As stated in his subtitle, “A Handbook for Orthopaedic Inventors and Fraidy Cats Facing a Knee or Hip Replacement,” Ries’ first purpose is to advise others like him. Ries does this well when he details his methods for acquiring inspiration and demonstrates his design process. However, his aim to address only orthopedic inventors is too limited. I think that his approach should be expanded to include other types of developers and innovative thinkers. It was Dr. Ries’ take on the creative process that impressed me the most; his description of how new ideas come during moments when the mind is quiet was enlightening. Like Newton, who had his revelation regarding gravity whilst resting in the shade of a large apple tree, we can all access our best ideas more clearly in times of ease and relaxation.
In addition, the term “fraidy cat” in the book’s subtitle does not get adequately addressed. The phrase implies that reading this handbook will allay a prospective patient’s fear. I will admit that the descriptions furnish me with a greater understanding, but I would not say that they quiet any anxiety I feel toward orthopedic surgery.

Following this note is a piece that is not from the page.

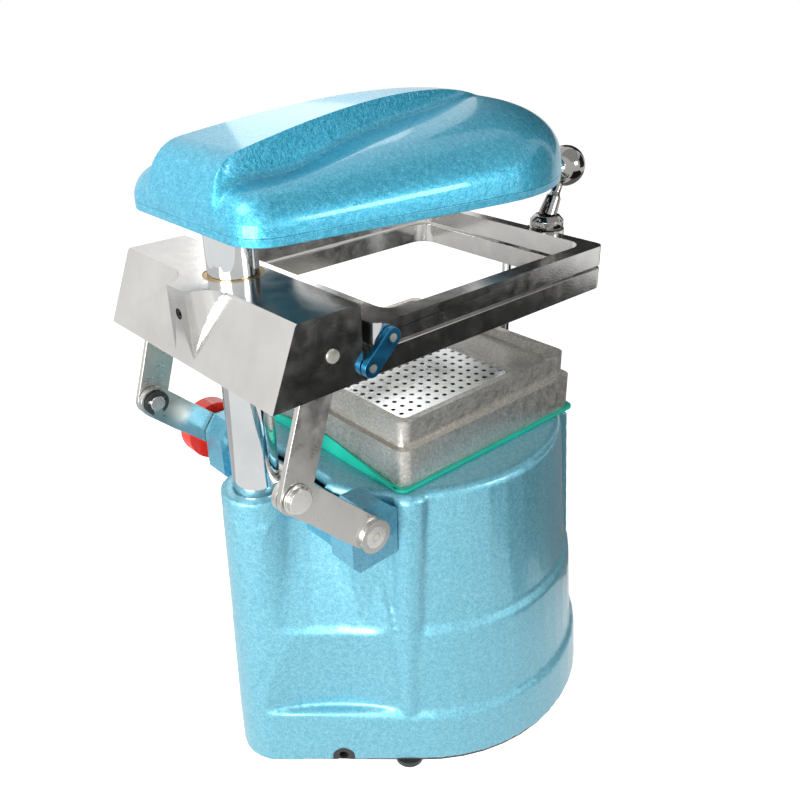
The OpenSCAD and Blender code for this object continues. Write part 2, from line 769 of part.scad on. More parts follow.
// Height limit that rounds the rear face and the nose
function rear_cap(y) = y < 97 ? 1 : pow(max(0, 1 - pow((y - 97) / 18.2, 2.4)), 0.42);
function far(x, y) = y < dome_c ? sqrt(x * x + pow(y - dome_c, 2)) / dome_half : abs(x) / plan_w(y);
function bulge(e) = pow(max(0, 1 - pow(min(e, 1), 3.4)), 0.42);
function saddle(y) = 341.5 + 14 * min(1, max(0, (105 - y) / 165));
function base_z(x, y) = seam_z + (saddle(y) - seam_z) * bulge(far(x, y)) * rear_cap(y);
function ridge_z(y) = seam_z + (crest_z(y) - seam_z) * bulge(far(0, y)) * rear_cap(y);
function hollow(x, y) = 5 * exp(-pow((y - 74) / 26, 2)) * exp(-pow((x - crest_w(y) - 7) / 9, 2))
    * bulge(far(x, y));

// One cross section of the dome from edge to edge, inset by t, with a skirt below the seam if inset
function inner_z(z, t) = t == 0 ? z
    : seam_z + 0.4 + (sqrt(pow(z - seam_z - t, 2) + 4) + z - seam_z - t) / 2;
function spans(y, t) = let(w = plan_w(y) - t, c = min(crest_w(y) - t * 0.3, w * 0.5))
    concat([0, c * 0.5, c, min(c + 2.6, w * 0.56)],
        [for (k = [1:10]) let(a = min(c + 2.6, w * 0.56)) a + (w - a) * sin(k * 9)]);
function lift(x, y, k) = k < 3 ? max(ridge_z(y), base_z(0, y)) : base_z(x, y) - hollow(x, y);
function half_section(y, t) = let(s = spans(y, t)) [for (k = [0:13])
    [s[k], inner_z(lift(s[k] * plan_w(y) / (plan_w(y) - t), y, k), t)]];
function section(y, t) = let(h = half_section(y, t), low = t > 0 ? seam_z - 3 : seam_z,
    skirt = t > 0 ? [[h[13][0], low]] : [])
    concat([[0, low]], skirt, [for (k = [13:-1:0]) h[k]], [for (k = [1:13]) [-h[k][0], h[k][1]]],
        [for (p = skirt) [-p[0], p[1]]]);
function station(i, y0, y1) = y0 + (y1 - y0) * (1 - cos(180 * i / dome_steps)) / 2;

// Skin through all cross sections, closed at both ends by fans from the middle of the bottom
module dome_loft(t) {
    y0 = dome_front + 0.3 + 1.5 * t;
    y1 = dome_rear - 0.02 - 1.5 * t;
    n = t > 0 ? 30 : 28;
    pts = [for (i = [0:dome_steps]) let(y = station(i, y0, y1)) for (p = section(y, t)) [p[0], y, p[1]]];
    sides = [for (i = [0:dome_steps - 1], k = [0:n - 1]) each
        let(a = i * n + k, b = i * n + (k + 1) % n, c = a + n, d = b + n) [[a, b, d], [a, d, c]]];
    ends = [for (k = [1:n - 2]) each let(e = dome_steps * n) [[0, k + 1, k], [e, e + k, e + k + 1]]];
    polyhedron(points = pts, faces = concat(sides, ends), convexity = 6);
}

module dome_plan(t) {
    y0 = dome_front + 0.3 + t;
    y1 = dome_rear - t;
    right = [for (i = [0:dome_steps]) let(y = station(i, y0, y1)) [plan_w(y) - t, y]];
    left = [for (i = [dome_steps:-1:0]) let(y = station(i, y0, y1)) [-plan_w(y) + t, y]];
    polygon(concat(right, left));
}

module dome_cover() {
    color([0.36, 0.72, 0.82]) difference() {
        union() {
            difference() {
                dome_loft(0);
                dome_loft(dome_wall);
            }
            intersection() {
                dome_loft(1);
                translate([0, rear_c[1], seam_z]) cylinder(h = 40, r = 18);
            }
        }
        translate([0, rear_c[1], seam_z - 5]) cylinder(h = 13.5, r = 14.02);
    }
}

module dome_rim() {
    color([0.34, 0.69, 0.8]) difference() {
        translate([0, 0, rim_z]) linear_extrude(seam_z - rim_z - 0.1) dome_plan(0);
        translate([0, 0, rim_z - 1]) linear_extrude(10) dome_plan(dome_wall + 0.5);
    }
}

module dome_bush() {
    color([0.72, 0.55, 0.28]) translate([0, rear_c[1], 0]) difference() {
        translate([0, 0, 319.5]) union() {
            cylinder(h = 2.6, r = 18);
            cylinder(h = 11.2, r = 14);
        }
        translate([0, 0, 310]) cylinder(h = 40, r = post_r + 0.05, $fn = fine);
    }
}

module heat_reflector() {
    color([0.86, 0.87, 0.88]) translate([0, tray_y, 0]) difference() {
        rotate_extrude($fn = fine)
            polygon([[0, 338], [38, 337], [54, 330], [58, 321], [62, 320.4], [62, 319.4], [57.2, 319.4],
                [53, 329], [37.6, 336], [0, 337]]);
        for (x = [-8, 8]) translate([x, sqrt(1600 - 64), 330]) cylinder(h = 12, r = 2.5, $fn = 24);
    }
}

module heater_coil() {
    color([0.3, 0.26, 0.25]) translate([0, tray_y, 328]) {
        for (r = [16, 28, 40]) rotate_extrude($fn = 64) translate([r, 0]) circle(r = 2.6, $fn = 24);
        translate([0, 16, 0]) rotate([-90, 0, 0]) cylinder(h = 24, r = 2.4, $fn = 24);
        for (x = [-8, 8]) translate([x, sqrt(1600 - 64), 0]) cylinder(h = 12, r = 2.2, $fn = 24);
    }
}

module coil_holders() {
    color([0.9, 0.88, 0.82]) translate([0, tray_y, 0]) for (a = [30, 150, 270]) rotate([0, 0, a])
        difference() {
            translate([12, -4, 330.8]) cube([29.5, 8, 3]);
            translate([0, 0, 328]) for (r = [16, 28, 40]) rotate_extrude($fn = 48)
                translate([r, 0]) circle(r = 2.9, $fn = 24);
        }
}

body_casting();
base_plate();
rubber_feet();
cord_grommet();
post();
post_bolt();
guide_rod();
left_bracket();
right_bracket();
bracket_screws();
motor_can();
blower_housing();
inlet_seal();
blower_studs();
blower_impeller();
tray_gasket();
vacuum_tray();
perforated_plate();
heat_switch_case();
vacuum_switch_case();
heat_rocker();
vacuum_rocker();
carriage();
carriage_bush();
lower_frame();
detent_plunger();
link_pivot_screws();
lower_hinge_screws();
crank_shaft();
left_crank();
right_crank();
crank_pins();
pin_clips();
shaft_end_screws();
lift_handle();
left_link();
right_link();
left_hinge_plate();
right_hinge_plate();
upper_hinge_screws();
upper_frame();
frame_lug();
clamp_hub();
clamp_lever();
clamp_ball();
dome_cover();
dome_rim();
dome_bush();
heat_reflector();
heater_coil();
coil_holders();
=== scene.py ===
import json
import math

import bmesh
import bpy
import numpy as np
from mathutils import Matrix, Vector
from mathutils.bvhtree import BVHTree


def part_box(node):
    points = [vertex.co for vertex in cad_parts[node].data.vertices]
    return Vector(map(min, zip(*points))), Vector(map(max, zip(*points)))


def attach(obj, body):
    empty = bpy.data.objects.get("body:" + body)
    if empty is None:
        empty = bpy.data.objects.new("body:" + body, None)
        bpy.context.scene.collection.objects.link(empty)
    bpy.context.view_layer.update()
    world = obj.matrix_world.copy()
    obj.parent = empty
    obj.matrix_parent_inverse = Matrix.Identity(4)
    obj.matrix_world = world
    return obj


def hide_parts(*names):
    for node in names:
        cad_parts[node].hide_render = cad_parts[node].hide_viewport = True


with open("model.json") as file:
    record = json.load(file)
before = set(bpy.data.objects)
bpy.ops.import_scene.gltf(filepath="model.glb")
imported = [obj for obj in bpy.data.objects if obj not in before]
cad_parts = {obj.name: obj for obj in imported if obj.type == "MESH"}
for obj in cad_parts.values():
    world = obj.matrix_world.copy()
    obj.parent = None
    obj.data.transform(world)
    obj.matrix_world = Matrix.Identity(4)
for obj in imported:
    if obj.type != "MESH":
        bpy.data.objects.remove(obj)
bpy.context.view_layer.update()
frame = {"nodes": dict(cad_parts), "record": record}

mm = 0.001
scene = bpy.context.scene
nodes = frame["nodes"]
bodyOf = {n: b for b, names in frame["record"]["behaviour"]["bodies"].items() for n in names}
slotOf = {s["node"]: s["material_slot"] for s in frame["record"]["subparts"]}

camera = {
    "place": (-0.3220, 0.2796, 0.4148),   # metres
    "azimuth": 228.48,                    # degrees
    "elevation": 27.17,
    "roll": -1.15,
    "lens": 38.21,                        # mm, on a 36 mm sensor
    "sensor": 36,
}


def makeCamera(v):
    a, e, r = (math.radians(v[k]) for k in ("azimuth", "elevation", "roll"))
    back = Vector((math.sin(a) * math.cos(e), -math.cos(a) * math.cos(e), math.sin(e)))
    right = Vector((math.cos(a), math.sin(a), 0))
    up = back.cross(right)
    turned = right * math.cos(r) + up * math.sin(r)
    raised = -right * math.sin(r) + up * math.cos(r)
    data = bpy.data.cameras.new("camera")
    data.lens = v["lens"]
    data.sensor_width = v["sensor"]
    data.clip_start = 0.01
    obj = bpy.data.objects.new("camera", data)
    obj.matrix_world = Matrix((turned, raised, back)).transposed().to_4x4()
    obj.location = v["place"]
    scene.collection.objects.link(obj)
    scene.camera = obj


makeCamera(camera)
print("camera set")


class Shader:
    # a small helper round one material's node tree
    def __init__(self, name):
        self.mat = bpy.data.materials.new(name)
        self.mat.use_nodes = True
        self.tree = self.mat.node_tree
        self.bsdf = self.tree.nodes["Principled BSDF"]
        self.coords = self.add("ShaderNodeTexCoord").outputs["Object"]

    def add(self, kind, **values):
        node = self.tree.nodes.new(kind)
        for key, value in values.items():
            setattr(node, key, value)
        return node

    def link(self, a, b):
        self.tree.links.new(a, b)

    def set(self, **values):
        for key, value in values.items():
            self.bsdf.inputs[key.replace("_", " ")].default_value = value

    def noise(self, scale, detail=2.0, rough=0.5, stretch=None):
        node = self.add("ShaderNodeTexNoise")
        node.inputs["Scale"].default_value = scale
        node.inputs["Detail"].default_value = detail
        node.inputs["Roughness"].default_value = rough
        source = self.coords
        if stretch:
            mapping = self.add("ShaderNodeMapping")
            mapping.inputs["Scale"].default_value = stretch
            self.link(self.coords, mapping.inputs["Vector"])
            source = mapping.outputs["Vector"]
        self.link(source, node.inputs["Vector"])
        return node.outputs["Fac"]

    def ramp(self, value, stops):
        node = self.add("ShaderNodeValToRGB")
        points = node.color_ramp.elements
        while len(points) < len(stops):
            points.new(0.5)
        for point, (place, colour) in zip(points, stops):
            point.position = place
            if not isinstance(colour, tuple):
                colour = (colour,) * 3
            point.color = (*colour, 1)
        self.link(value, node.inputs["Fac"])
        return node.outputs["Color"]

    def bump(self, *layers):
        normal = None
        for height, strength, distance in layers:
            node = self.add("ShaderNodeBump")
            node.inputs["Strength"].default_value = strength
            node.inputs["Distance"].default_value = distance
            self.link(height, node.inputs["Height"])
            if normal:
                self.link(normal, node.inputs["Normal"])
            normal = node.outputs["Normal"]
        self.link(normal, self.bsdf.inputs["Normal"])

    def colour(self, value):
        self.link(value, self.bsdf.inputs["Base Color"])

    def roughness(self, value):
        self.link(value, self.bsdf.inputs["Roughness"])


hammer = {
    "flakes": 1500,       # fineness of the small flakes, per metre
    "clouds": 420,        # of the larger ones
    "flakeShare": 0.65,   # how much of the colour the small ones give
    "swell": 55,          # of the slow waves in the paint
}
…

While the book’s ending provides a good synopsis of the patent process, I do not understand the author’s juxtaposition of this with his trip to Antarctica. His analogy for the patent process seems overstated when he compares it to penguins protecting themselves from predators. There are a few instances in the book when Ries moves into a concept through a preamble that doesn’t feel related.
“The Joint Kitchen: A Handbook for Orthopaedic Inventors and Fraidy Cats Facing a Knee or Hip Replacement” distinctly illustrates one man’s creative process for developing mechanicals for injured or worn out hips and knees. The most unique element of this book is how Dr. Michael David Ries goes about his process of invention. By demonstrating ways to accomplish “creative thinking through common tasks,” the author is sure to influence other pioneers. I would recommend this book to any natural “da Vinci” type who yearns to see his or her ideas come to fruition. It might also be informative for those wondering about their own body mechanics – especially if that person is considering replacement surgery.